After my daughter and her family moved to Hawaii, I was charged with a task. I have had the privilege (through the first week of October) to keep her puppy, who is under vet care to avoid the quarantine customary for pets moving to the Hawaiian islands. This “puppy,” however, is a 100 pound Rottweiler named Daisy. Daisy is a lovable, playful dog, and it is because of her that I have come to have a new appreciation for commandments.
Daisy, you see, is trained and is incredibly smart. She is very capable of heeding commands, but she also has impulse control issues. Maybe that’s why I love her so much and why our daughter thought it was such a good idea that I get the honor of caring for her … I know the commandments, yet I have impulse control issues, as well. Commandments don’t come easy for me. I usually want to do things my way. I am prone to rebellion, and like Daisy, I am prone to do things that can get me in trouble.
Like Daisy, as well, I can feel guilty. When I came in and found a box torn up in the den, all it took was the simple question, “What did you do?” to send Daisy under the table with her nub as low as it could go. When I fail (which is much more often than I would like to admit), I usually am looking for a table to be under when I sense God asking me, “What did you do?”
But the good thing about the commandments of God is that they are designed for my well-being and to bring me to a new place in my relationship with God and with my brothers and sisters in God’s world. Instead of thinking about commandments as being those things that constrain me, I have learned to see the commandments of God as the gifts that free me to be the child of God I was created to be.

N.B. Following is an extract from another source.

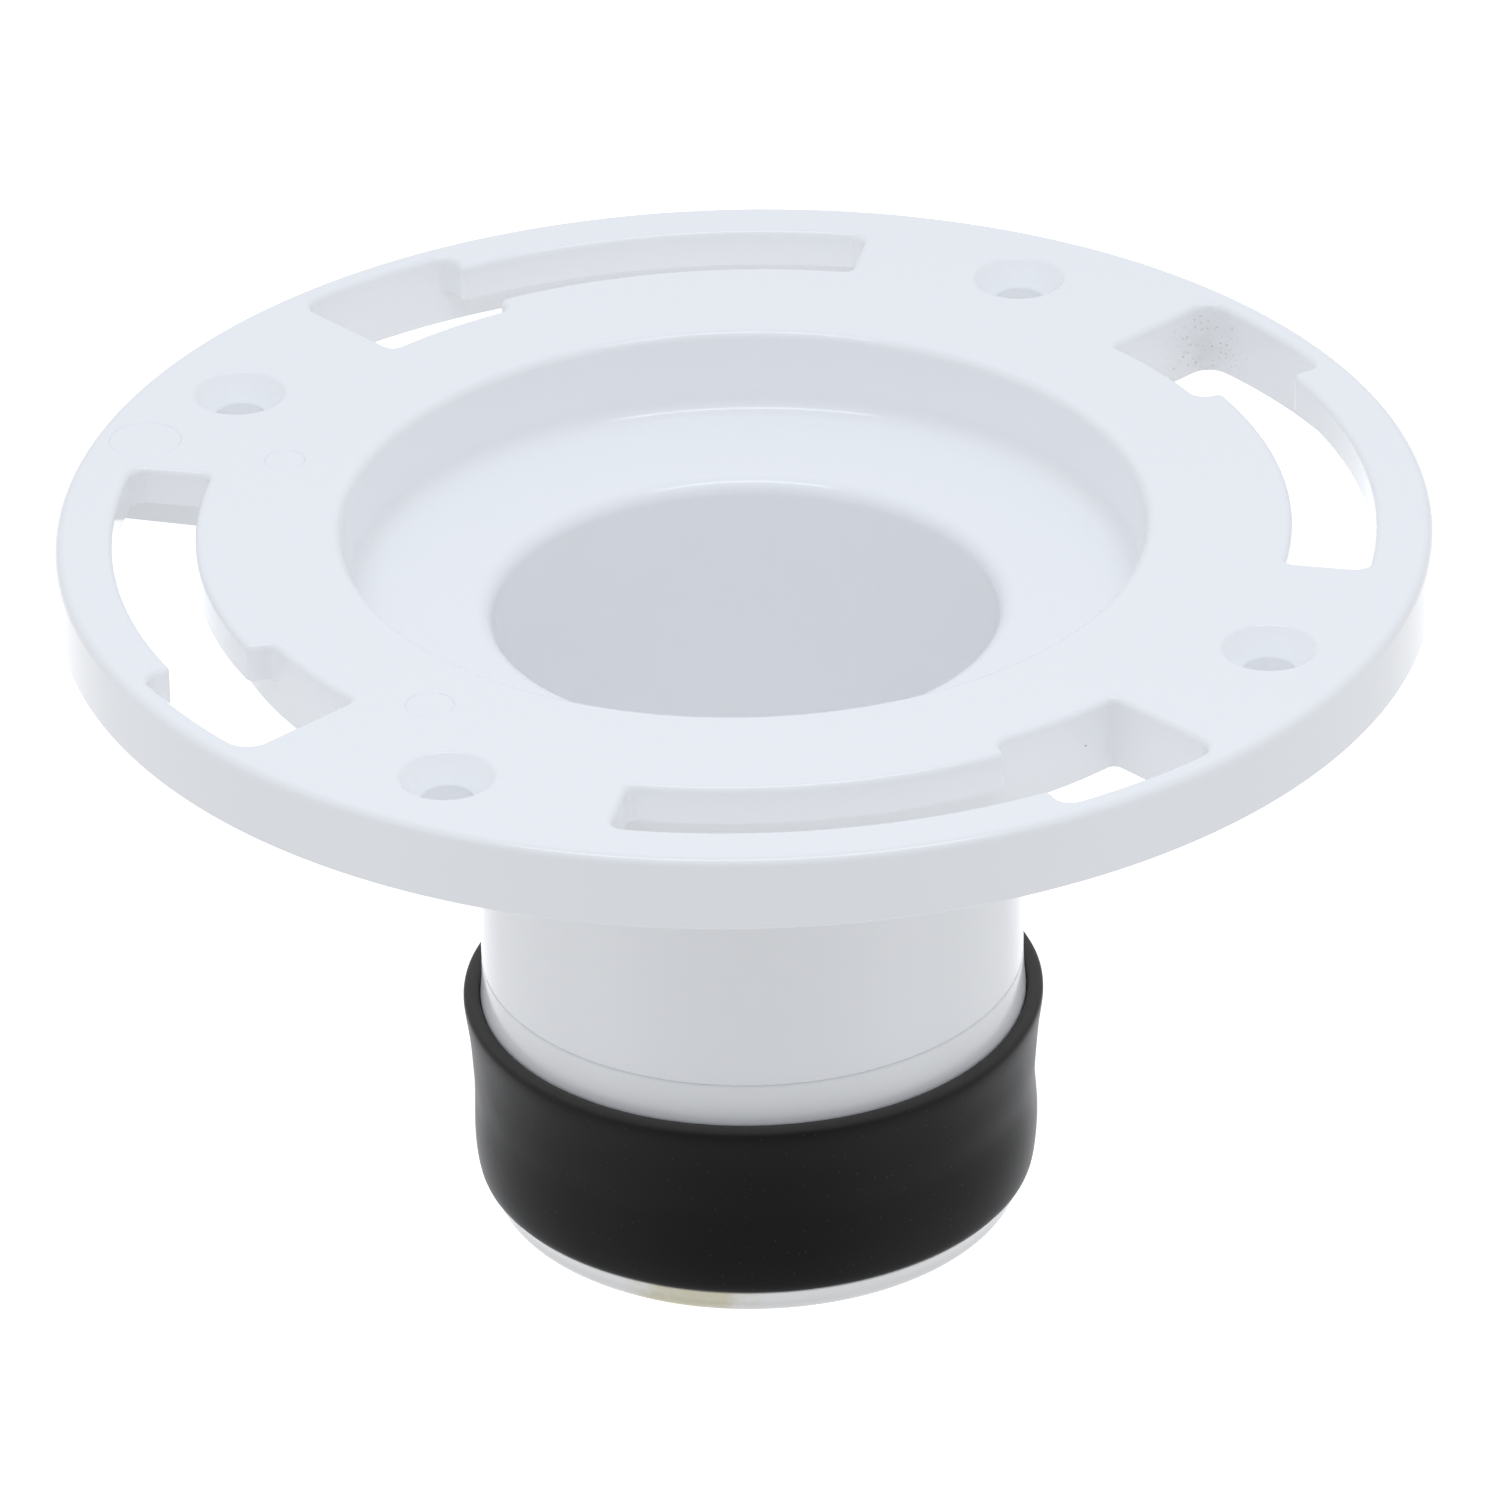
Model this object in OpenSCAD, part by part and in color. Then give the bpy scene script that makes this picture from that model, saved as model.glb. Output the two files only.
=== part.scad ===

Michelangelo, the great sculptor and artist of the 16th century, is perhaps best known for things such as the ceiling of the Sistine Chapel and his sculpture of David (along with many other works). In sculpting, the quote that is attributed to Michelangelo is that
every block of stone has a statue inside it, and it is the task of the sculptor to discover it.
I think perhaps this is how I have come to view the commandments. Whether we are talking about the 10 commandments of Exodus and Deuteronomy or whether we are talking about Jesus’s recitation of the great commandments (as found in Leviticus and Deuteronomy) to love God and one another, I have come to see the commandments as God’s sculpting of my life to be the child of God I was created to be. And the other part of that reality is the realization that God loved me enough to sculpt that life just for me. God looked at the block of stone that is my life … my sin … my impulsive behavior … my inability to see others as God sees them … and is working to cut away everything that is not my authentic, God-given self.
Yes, commandments are hard. Just like the lovable granddog, I am learning more about commandments each day. But my prayer of thanksgiving is that God loves me through each step as I follow the commandments to love as God loves us!
Live in Grace!
Jesus replied, “You must love the Lord your God with all your heart, with all your being, and with all your mind. This is the first and greatest commandment. And the second is like it: You must love your neighbor as you love yourself. All the Law and the Prophets depend on these two commands.”